* BEGIN *

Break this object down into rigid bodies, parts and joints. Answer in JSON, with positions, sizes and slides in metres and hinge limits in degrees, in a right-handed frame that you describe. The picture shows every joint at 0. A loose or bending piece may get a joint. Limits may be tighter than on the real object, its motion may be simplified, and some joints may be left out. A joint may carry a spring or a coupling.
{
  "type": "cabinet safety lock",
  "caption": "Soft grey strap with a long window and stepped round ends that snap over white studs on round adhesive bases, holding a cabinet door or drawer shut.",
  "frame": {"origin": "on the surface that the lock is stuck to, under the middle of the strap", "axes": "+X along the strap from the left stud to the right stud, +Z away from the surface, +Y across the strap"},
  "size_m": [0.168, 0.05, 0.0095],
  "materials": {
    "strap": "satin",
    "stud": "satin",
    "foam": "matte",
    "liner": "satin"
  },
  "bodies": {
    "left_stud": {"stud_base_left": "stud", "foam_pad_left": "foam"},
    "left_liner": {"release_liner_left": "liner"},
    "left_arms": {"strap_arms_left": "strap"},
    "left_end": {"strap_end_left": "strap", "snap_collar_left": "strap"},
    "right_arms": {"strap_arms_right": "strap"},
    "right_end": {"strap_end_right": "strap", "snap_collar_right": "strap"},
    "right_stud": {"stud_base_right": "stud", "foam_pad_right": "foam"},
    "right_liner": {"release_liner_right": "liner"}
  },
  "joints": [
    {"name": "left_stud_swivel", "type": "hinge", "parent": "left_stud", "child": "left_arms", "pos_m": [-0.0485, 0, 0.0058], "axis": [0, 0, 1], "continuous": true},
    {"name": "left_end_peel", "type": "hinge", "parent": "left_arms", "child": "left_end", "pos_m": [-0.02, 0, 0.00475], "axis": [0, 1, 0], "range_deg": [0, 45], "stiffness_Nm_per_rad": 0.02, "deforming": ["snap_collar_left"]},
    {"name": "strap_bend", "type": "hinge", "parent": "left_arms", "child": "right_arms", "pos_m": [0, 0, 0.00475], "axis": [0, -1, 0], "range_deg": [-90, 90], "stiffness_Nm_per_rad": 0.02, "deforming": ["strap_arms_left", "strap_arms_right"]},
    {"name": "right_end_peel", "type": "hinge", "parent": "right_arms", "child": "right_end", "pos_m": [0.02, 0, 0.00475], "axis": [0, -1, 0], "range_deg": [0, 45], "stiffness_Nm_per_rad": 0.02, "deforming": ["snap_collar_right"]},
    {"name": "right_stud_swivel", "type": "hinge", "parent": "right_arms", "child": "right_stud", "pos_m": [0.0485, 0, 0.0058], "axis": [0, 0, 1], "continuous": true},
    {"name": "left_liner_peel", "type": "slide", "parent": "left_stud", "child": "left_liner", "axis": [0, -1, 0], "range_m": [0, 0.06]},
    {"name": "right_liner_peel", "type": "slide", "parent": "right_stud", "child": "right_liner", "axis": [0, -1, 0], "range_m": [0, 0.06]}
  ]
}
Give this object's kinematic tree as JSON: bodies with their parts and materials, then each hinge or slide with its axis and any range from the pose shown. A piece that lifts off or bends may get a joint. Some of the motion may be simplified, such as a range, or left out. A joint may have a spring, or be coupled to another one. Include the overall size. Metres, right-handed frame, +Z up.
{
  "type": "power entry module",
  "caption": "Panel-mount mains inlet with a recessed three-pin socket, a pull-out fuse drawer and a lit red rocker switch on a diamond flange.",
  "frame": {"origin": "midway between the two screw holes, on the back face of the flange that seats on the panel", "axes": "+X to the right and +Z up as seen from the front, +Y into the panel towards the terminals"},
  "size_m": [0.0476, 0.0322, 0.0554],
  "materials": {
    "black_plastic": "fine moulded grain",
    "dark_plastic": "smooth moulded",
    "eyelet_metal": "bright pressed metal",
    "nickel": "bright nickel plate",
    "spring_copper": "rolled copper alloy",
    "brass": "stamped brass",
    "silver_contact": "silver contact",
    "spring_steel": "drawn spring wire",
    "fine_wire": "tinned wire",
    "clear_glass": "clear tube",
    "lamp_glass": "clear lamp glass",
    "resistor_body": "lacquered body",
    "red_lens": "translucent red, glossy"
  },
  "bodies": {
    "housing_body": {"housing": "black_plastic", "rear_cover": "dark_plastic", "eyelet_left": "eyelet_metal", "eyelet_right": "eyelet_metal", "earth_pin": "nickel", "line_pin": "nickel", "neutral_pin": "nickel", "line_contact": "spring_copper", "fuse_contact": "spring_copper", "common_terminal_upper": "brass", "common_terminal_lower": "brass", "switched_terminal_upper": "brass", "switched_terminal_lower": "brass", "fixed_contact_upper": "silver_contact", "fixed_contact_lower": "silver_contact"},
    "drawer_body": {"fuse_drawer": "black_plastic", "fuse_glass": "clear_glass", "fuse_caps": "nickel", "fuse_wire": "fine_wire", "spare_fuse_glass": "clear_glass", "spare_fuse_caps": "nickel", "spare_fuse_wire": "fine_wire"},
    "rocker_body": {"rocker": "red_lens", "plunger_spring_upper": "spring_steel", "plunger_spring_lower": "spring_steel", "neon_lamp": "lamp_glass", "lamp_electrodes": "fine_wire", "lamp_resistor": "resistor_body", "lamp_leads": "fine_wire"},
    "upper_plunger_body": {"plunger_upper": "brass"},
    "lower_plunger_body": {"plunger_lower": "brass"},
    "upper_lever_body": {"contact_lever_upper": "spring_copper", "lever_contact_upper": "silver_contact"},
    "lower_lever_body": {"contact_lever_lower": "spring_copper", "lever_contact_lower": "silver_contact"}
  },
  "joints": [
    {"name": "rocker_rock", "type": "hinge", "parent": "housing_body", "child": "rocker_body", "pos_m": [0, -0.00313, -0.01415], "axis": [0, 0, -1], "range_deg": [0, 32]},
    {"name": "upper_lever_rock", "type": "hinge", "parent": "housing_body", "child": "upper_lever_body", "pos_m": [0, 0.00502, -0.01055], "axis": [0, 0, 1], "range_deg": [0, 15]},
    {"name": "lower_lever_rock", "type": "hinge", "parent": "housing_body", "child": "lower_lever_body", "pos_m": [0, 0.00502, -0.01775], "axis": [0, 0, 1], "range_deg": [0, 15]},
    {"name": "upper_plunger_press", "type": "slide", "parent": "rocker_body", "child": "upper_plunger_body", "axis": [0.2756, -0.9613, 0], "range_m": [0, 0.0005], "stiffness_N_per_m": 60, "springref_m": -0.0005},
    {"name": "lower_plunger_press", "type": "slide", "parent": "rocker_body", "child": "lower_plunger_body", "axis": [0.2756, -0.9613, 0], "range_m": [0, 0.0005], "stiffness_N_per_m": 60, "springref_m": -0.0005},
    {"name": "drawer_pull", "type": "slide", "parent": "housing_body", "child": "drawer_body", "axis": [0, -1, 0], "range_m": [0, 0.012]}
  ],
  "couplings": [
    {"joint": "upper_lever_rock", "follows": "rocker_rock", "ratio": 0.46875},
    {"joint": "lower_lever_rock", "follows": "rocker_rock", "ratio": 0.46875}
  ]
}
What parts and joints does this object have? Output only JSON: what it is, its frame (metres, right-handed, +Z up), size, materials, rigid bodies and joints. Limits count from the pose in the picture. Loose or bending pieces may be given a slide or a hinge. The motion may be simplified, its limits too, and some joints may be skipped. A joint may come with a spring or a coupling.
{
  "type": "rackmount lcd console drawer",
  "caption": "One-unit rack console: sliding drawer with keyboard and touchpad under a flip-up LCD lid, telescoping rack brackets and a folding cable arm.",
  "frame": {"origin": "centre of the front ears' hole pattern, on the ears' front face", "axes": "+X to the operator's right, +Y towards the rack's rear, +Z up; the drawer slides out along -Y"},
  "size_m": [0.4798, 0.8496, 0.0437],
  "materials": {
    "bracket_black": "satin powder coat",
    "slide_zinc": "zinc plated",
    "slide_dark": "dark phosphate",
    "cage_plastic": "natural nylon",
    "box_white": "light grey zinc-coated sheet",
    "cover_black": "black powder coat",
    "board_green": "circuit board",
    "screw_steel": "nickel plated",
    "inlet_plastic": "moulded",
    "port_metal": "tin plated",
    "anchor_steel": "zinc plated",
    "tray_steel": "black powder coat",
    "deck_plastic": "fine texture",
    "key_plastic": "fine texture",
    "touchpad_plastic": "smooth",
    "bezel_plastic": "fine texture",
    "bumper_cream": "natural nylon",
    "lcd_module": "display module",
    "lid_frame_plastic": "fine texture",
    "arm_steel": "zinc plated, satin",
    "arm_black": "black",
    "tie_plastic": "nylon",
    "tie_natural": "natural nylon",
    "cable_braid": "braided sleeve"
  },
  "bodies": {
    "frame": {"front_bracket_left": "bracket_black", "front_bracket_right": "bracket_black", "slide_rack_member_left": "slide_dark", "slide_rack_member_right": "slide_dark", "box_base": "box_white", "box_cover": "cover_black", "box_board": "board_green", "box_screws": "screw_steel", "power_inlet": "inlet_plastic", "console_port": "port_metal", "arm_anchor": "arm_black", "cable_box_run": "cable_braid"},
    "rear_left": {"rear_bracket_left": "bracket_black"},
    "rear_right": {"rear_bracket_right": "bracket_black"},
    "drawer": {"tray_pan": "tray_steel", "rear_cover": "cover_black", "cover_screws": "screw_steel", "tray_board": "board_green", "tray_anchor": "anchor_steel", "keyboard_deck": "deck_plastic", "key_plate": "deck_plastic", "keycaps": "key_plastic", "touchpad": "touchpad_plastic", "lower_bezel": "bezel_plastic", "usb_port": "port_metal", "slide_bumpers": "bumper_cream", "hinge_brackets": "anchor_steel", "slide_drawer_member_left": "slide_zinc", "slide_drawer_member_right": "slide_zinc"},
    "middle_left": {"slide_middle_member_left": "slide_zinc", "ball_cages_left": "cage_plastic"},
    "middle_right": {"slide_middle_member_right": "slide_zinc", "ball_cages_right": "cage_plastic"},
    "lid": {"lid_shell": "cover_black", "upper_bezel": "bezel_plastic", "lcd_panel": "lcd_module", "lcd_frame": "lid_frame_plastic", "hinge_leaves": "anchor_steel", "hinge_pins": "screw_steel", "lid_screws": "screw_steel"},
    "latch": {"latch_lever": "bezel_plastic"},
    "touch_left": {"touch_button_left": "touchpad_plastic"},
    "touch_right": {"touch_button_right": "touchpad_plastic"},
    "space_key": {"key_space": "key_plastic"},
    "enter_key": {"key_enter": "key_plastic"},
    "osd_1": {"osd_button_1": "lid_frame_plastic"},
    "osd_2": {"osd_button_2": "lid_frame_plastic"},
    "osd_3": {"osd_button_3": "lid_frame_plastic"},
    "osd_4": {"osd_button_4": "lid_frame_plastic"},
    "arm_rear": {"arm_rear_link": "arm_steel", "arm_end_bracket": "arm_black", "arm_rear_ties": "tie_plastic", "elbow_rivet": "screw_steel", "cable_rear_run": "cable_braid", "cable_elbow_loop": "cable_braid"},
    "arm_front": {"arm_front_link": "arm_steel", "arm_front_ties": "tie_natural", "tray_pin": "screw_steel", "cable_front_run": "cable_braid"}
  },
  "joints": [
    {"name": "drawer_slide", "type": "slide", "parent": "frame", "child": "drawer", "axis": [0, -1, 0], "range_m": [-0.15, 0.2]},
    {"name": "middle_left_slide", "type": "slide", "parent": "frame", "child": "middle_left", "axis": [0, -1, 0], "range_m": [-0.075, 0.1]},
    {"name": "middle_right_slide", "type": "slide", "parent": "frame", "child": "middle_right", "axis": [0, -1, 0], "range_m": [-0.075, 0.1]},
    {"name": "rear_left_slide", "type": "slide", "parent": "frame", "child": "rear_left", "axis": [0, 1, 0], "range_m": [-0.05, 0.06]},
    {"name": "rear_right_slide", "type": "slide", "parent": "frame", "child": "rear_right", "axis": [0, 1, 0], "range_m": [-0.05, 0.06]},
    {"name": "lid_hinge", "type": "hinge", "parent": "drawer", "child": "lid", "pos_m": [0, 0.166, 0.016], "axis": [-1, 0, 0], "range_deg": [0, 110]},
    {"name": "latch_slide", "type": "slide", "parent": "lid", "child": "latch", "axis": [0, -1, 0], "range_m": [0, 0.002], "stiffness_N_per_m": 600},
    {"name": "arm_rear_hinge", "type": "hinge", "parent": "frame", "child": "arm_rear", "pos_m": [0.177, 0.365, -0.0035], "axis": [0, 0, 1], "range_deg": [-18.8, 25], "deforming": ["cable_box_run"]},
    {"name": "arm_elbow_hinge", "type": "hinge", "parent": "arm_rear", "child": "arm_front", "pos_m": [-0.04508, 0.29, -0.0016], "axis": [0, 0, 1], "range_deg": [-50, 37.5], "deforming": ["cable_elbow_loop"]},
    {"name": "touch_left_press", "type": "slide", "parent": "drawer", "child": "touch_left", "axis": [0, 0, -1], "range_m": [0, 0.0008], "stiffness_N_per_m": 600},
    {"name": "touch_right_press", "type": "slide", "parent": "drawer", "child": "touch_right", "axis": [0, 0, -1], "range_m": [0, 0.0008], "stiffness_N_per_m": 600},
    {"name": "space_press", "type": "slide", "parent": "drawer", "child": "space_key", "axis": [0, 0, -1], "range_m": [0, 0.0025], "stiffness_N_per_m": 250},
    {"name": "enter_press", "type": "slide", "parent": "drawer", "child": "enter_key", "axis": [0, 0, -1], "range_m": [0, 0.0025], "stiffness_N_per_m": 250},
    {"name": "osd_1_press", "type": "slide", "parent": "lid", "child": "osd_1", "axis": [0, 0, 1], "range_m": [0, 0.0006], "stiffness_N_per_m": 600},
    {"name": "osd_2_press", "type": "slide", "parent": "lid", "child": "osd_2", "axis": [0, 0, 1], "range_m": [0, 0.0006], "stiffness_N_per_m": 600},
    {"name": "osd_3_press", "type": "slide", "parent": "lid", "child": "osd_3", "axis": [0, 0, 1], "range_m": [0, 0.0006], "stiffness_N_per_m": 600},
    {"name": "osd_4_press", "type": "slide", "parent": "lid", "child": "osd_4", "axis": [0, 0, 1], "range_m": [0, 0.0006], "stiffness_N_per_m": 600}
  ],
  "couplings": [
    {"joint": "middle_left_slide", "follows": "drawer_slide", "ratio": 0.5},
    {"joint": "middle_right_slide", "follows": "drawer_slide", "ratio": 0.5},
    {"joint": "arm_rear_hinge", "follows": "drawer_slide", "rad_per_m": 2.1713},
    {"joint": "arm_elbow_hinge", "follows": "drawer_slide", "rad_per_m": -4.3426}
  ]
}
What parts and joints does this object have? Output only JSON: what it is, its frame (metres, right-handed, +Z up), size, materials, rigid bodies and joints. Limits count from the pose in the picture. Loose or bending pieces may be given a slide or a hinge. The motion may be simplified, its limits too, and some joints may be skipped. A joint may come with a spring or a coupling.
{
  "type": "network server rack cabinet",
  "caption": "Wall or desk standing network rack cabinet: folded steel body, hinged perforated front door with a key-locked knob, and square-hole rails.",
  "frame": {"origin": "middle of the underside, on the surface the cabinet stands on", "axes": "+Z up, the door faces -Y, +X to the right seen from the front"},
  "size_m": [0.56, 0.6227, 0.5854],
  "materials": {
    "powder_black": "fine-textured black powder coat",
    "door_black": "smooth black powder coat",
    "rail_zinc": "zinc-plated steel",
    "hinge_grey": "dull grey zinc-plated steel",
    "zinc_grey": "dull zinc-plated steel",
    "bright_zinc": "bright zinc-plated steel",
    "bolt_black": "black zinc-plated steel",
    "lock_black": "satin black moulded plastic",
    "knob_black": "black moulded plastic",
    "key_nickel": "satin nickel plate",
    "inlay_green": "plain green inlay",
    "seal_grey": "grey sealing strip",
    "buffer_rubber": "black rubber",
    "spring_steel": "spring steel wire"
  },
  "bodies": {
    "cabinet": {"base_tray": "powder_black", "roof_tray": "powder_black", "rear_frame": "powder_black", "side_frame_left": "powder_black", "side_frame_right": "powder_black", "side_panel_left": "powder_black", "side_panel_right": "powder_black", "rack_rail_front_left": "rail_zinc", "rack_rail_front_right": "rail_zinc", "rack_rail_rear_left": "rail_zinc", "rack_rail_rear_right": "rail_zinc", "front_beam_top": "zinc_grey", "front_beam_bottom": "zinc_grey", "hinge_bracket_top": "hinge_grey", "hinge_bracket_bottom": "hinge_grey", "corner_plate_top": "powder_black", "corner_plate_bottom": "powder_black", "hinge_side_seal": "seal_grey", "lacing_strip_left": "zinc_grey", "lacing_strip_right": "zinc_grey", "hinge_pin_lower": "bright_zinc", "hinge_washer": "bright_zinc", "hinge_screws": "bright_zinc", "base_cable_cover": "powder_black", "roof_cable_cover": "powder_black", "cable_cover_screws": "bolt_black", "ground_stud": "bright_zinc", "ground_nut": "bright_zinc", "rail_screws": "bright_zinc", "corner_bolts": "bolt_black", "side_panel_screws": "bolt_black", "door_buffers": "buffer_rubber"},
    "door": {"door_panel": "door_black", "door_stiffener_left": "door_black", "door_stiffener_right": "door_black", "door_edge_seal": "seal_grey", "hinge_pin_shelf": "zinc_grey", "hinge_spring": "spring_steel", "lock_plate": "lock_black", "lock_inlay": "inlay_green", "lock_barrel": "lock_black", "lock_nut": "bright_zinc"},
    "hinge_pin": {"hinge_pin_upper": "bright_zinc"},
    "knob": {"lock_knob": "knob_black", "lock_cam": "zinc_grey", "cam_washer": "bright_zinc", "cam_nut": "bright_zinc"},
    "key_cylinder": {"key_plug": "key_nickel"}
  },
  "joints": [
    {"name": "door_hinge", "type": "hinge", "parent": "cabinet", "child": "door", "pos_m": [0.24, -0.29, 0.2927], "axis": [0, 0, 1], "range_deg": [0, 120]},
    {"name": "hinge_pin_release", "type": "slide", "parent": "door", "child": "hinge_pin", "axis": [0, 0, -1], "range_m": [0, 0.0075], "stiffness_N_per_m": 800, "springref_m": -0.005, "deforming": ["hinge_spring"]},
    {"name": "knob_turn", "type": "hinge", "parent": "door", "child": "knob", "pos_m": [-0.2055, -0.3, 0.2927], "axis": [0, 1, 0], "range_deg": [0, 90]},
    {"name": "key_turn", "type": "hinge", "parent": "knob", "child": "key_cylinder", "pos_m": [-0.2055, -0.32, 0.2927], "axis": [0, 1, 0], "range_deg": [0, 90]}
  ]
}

* END *

What this task involves » Scan the material above for the string "into" and return the lines that hold it.

Answer to this task »
Break this object down into rigid bodies, parts and joints. Answer in JSON, with positions, sizes and slides in metres and hinge limits in degrees, in a right-handed frame that you describe. The picture shows every joint at 0. A loose or bending piece may get a joint. Limits may be tighter than on the real object, its motion may be simplified, and some joints may be left out. A joint may carry a spring or a coupling.
  "frame": {"origin": "midway between the two screw holes, on the back face of the flange that seats on the panel", "axes": "+X to the right and +Z up as seen from the front, +Y into the panel towards the terminals"},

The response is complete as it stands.